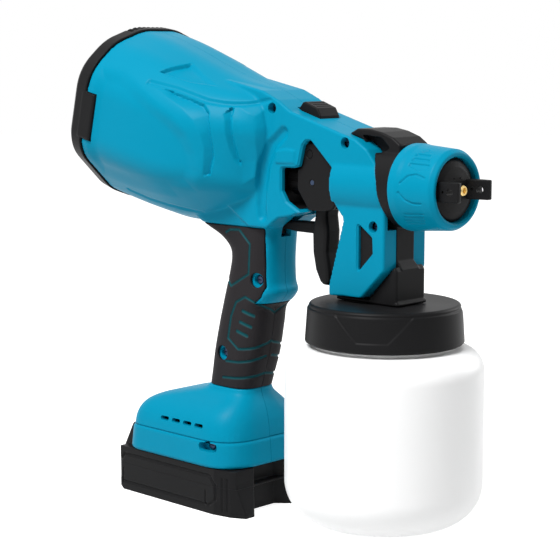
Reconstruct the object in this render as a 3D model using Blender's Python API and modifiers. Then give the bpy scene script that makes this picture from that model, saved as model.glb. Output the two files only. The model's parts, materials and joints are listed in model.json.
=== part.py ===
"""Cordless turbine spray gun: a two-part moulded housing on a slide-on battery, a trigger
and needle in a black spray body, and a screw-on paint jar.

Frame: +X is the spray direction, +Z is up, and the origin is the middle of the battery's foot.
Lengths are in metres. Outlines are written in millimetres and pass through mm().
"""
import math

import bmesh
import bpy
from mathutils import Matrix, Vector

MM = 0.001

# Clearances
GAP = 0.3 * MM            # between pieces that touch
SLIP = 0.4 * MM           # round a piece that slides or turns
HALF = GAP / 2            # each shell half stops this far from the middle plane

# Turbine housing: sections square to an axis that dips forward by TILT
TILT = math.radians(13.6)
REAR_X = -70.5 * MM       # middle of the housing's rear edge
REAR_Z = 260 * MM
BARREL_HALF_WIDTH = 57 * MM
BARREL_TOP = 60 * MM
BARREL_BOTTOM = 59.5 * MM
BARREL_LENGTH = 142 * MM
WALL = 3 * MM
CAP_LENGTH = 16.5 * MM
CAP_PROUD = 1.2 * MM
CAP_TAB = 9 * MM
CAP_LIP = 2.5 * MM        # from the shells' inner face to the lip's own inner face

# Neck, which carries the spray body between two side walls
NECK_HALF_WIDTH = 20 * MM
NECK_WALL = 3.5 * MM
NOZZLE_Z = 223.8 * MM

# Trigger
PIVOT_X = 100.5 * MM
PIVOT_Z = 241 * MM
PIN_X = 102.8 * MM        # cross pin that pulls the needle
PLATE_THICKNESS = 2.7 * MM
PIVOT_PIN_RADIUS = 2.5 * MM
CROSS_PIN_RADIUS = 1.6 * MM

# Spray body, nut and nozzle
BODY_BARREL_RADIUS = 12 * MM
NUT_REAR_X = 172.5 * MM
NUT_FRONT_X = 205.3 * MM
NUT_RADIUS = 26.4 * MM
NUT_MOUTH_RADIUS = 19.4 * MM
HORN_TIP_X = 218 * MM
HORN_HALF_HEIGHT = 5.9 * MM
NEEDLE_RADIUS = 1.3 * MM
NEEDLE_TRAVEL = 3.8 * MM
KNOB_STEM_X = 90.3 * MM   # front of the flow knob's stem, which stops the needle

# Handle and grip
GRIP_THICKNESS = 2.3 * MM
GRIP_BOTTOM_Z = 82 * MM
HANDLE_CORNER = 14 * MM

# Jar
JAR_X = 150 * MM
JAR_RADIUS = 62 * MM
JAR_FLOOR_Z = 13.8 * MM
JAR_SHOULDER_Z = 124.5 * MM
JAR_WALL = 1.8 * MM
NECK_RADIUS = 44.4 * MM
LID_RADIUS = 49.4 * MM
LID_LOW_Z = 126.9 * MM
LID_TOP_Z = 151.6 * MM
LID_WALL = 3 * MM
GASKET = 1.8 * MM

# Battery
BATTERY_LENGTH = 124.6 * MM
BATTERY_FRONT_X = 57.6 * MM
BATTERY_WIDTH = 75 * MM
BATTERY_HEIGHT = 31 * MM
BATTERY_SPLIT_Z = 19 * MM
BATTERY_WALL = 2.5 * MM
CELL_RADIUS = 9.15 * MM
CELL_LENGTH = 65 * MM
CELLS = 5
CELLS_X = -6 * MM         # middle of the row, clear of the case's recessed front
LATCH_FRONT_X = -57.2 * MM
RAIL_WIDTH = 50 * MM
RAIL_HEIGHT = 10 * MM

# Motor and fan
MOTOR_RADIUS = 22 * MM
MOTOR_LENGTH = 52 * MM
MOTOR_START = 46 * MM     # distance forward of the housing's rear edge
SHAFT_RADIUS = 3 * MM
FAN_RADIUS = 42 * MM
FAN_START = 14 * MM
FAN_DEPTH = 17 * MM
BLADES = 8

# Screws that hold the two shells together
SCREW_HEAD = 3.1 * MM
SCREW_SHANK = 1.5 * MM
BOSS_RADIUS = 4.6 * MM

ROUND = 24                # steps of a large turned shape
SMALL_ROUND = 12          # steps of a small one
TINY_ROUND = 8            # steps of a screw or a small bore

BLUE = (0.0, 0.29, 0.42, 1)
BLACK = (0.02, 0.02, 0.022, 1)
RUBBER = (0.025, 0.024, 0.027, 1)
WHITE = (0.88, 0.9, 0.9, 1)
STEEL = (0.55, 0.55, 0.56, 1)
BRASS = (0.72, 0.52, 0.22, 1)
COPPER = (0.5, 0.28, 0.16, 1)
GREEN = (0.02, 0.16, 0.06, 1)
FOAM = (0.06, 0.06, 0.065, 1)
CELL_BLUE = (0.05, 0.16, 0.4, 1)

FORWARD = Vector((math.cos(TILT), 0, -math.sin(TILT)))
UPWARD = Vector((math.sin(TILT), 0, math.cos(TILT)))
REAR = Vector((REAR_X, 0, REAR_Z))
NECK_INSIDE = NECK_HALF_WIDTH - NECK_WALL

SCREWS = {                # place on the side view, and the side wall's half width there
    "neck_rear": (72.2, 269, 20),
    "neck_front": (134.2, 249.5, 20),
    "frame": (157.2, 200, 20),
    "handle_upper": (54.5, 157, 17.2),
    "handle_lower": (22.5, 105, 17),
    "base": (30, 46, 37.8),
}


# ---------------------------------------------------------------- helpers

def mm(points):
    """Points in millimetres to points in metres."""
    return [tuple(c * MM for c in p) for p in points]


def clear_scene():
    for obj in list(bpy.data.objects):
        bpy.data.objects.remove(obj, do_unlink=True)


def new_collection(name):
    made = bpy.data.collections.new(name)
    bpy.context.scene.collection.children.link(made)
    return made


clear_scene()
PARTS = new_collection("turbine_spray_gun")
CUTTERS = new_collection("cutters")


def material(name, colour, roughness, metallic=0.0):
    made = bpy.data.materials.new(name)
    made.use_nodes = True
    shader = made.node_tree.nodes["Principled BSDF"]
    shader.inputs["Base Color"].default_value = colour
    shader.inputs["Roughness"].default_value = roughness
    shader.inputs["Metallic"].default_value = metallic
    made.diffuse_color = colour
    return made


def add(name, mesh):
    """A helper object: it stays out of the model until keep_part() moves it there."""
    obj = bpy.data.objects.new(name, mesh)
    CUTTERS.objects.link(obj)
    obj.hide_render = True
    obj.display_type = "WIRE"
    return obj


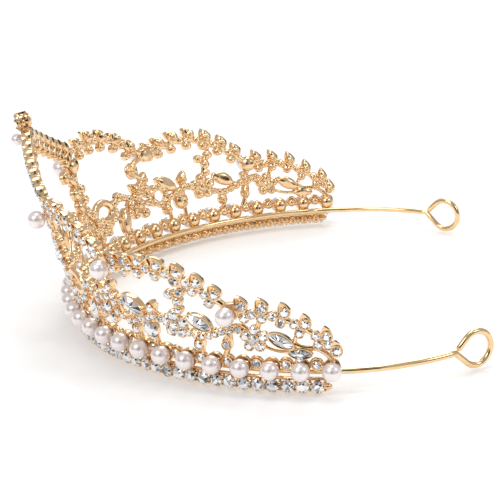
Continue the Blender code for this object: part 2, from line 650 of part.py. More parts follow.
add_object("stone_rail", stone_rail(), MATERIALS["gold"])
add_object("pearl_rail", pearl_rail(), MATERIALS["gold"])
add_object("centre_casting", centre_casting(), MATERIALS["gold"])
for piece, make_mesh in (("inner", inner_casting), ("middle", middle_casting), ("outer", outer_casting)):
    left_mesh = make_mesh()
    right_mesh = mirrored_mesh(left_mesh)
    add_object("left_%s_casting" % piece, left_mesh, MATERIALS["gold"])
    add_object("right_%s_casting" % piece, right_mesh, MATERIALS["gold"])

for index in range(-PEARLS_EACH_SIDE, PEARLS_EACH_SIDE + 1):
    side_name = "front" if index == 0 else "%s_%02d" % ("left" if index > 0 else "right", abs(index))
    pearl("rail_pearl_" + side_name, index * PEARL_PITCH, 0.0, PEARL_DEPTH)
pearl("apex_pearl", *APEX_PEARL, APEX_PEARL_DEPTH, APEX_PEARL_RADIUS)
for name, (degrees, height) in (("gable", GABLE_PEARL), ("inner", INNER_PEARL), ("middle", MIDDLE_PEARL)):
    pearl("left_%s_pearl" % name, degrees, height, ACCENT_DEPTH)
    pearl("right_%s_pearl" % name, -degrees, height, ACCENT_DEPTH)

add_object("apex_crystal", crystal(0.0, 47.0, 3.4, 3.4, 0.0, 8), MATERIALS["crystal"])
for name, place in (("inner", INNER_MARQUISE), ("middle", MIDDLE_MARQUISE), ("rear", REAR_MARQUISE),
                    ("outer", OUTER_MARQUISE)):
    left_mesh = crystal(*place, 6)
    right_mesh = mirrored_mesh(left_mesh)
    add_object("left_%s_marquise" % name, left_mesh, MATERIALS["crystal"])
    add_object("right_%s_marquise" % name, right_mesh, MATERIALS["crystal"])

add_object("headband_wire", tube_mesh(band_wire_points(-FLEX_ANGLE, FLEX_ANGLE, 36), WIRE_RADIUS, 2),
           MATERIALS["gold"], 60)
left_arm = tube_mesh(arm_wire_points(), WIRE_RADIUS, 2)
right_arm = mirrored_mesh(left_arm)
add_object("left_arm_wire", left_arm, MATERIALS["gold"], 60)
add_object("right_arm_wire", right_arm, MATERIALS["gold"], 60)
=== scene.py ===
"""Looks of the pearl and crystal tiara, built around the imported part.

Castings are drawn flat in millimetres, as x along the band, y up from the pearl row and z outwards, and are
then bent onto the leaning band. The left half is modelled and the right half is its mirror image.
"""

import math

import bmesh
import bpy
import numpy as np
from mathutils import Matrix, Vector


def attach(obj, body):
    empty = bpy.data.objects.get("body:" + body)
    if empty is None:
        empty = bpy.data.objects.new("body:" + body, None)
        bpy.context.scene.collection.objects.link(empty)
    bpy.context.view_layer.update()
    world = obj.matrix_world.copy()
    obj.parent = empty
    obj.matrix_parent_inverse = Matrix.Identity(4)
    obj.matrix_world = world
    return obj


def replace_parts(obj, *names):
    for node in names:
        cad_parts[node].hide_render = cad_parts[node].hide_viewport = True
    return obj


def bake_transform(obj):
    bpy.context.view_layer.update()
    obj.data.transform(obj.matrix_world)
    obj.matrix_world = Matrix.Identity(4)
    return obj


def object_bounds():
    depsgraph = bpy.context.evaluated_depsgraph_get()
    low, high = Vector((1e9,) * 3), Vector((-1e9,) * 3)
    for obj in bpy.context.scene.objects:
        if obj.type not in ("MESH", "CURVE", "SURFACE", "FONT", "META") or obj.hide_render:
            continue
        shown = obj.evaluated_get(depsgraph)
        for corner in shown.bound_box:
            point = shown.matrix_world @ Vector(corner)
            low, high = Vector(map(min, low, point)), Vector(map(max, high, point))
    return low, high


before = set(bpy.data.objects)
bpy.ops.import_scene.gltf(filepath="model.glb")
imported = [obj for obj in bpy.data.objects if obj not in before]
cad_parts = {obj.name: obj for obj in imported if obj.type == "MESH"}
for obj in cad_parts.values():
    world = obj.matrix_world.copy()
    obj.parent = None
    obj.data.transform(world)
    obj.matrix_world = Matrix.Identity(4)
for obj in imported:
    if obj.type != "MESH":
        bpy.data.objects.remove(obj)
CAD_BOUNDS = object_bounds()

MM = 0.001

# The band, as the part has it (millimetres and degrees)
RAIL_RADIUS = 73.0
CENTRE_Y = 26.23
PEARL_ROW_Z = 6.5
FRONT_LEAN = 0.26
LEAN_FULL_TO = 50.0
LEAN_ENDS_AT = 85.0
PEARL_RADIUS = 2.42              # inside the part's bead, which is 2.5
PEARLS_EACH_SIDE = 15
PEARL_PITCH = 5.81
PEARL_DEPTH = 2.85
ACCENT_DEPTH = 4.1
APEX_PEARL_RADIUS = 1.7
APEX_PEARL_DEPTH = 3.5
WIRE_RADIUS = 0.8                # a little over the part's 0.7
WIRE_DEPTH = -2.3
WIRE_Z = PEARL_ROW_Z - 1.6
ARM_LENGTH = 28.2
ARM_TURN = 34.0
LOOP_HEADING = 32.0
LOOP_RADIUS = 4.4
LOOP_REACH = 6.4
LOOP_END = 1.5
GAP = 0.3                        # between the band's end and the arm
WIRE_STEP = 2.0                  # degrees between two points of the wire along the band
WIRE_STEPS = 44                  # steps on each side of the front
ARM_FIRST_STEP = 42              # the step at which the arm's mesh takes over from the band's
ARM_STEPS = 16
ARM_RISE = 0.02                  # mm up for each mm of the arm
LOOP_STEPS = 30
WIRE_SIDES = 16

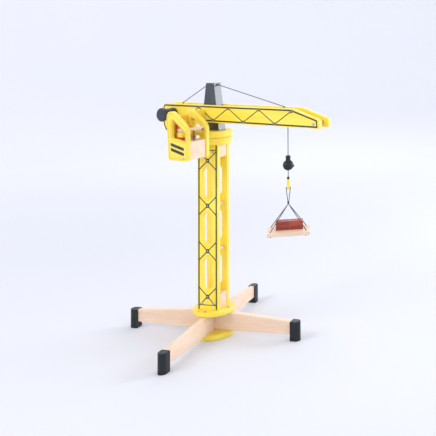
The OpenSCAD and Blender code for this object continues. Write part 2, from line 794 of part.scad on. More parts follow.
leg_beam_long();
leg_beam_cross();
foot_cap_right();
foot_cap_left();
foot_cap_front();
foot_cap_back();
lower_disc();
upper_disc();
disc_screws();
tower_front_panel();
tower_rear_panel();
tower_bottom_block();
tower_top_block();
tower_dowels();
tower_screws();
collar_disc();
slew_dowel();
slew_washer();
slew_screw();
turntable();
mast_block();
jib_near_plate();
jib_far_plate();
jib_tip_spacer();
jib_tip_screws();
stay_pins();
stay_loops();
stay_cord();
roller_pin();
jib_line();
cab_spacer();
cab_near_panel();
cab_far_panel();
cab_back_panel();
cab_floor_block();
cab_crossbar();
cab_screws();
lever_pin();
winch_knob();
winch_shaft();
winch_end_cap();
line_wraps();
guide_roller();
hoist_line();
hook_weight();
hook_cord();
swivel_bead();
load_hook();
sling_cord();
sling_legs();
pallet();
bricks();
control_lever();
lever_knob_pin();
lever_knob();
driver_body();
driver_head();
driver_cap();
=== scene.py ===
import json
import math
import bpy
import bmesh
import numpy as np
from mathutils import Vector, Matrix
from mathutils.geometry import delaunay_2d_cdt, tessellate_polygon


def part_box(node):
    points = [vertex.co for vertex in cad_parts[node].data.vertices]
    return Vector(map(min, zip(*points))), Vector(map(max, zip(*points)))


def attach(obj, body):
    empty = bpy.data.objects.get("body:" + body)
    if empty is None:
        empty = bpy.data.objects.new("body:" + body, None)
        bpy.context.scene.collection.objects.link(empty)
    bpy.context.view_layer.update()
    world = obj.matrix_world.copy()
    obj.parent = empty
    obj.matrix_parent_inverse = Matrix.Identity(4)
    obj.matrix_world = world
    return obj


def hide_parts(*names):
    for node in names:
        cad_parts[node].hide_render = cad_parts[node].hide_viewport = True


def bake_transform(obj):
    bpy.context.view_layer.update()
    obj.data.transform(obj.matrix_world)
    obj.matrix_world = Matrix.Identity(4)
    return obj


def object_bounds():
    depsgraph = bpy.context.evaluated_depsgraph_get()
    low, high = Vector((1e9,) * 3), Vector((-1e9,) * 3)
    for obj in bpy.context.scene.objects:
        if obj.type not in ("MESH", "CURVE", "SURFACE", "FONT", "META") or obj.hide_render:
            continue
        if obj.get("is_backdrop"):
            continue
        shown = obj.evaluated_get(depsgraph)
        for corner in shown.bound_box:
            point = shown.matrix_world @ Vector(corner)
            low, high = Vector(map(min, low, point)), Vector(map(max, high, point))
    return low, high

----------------

* _The request_: Exact duplication is required for the lines above, from the line that contains "stay_cord();" to the line that contains "points = [vertex.co", inclusive; omit all others.

* _Expected answer_:
stay_cord();
roller_pin();
jib_line();
cab_spacer();
cab_near_panel();
cab_far_panel();
cab_back_panel();
cab_floor_block();
cab_crossbar();
cab_screws();
lever_pin();
winch_knob();
winch_shaft();
winch_end_cap();
line_wraps();
guide_roller();
hoist_line();
hook_weight();
hook_cord();
swivel_bead();
load_hook();
sling_cord();
sling_legs();
pallet();
bricks();
control_lever();
lever_knob_pin();
lever_knob();
driver_body();
driver_head();
driver_cap();
=== scene.py ===
import json
import math
import bpy
import bmesh
import numpy as np
from mathutils import Vector, Matrix
from mathutils.geometry import delaunay_2d_cdt, tessellate_polygon


def part_box(node):
    points = [vertex.co for vertex in cad_parts[node].data.vertices]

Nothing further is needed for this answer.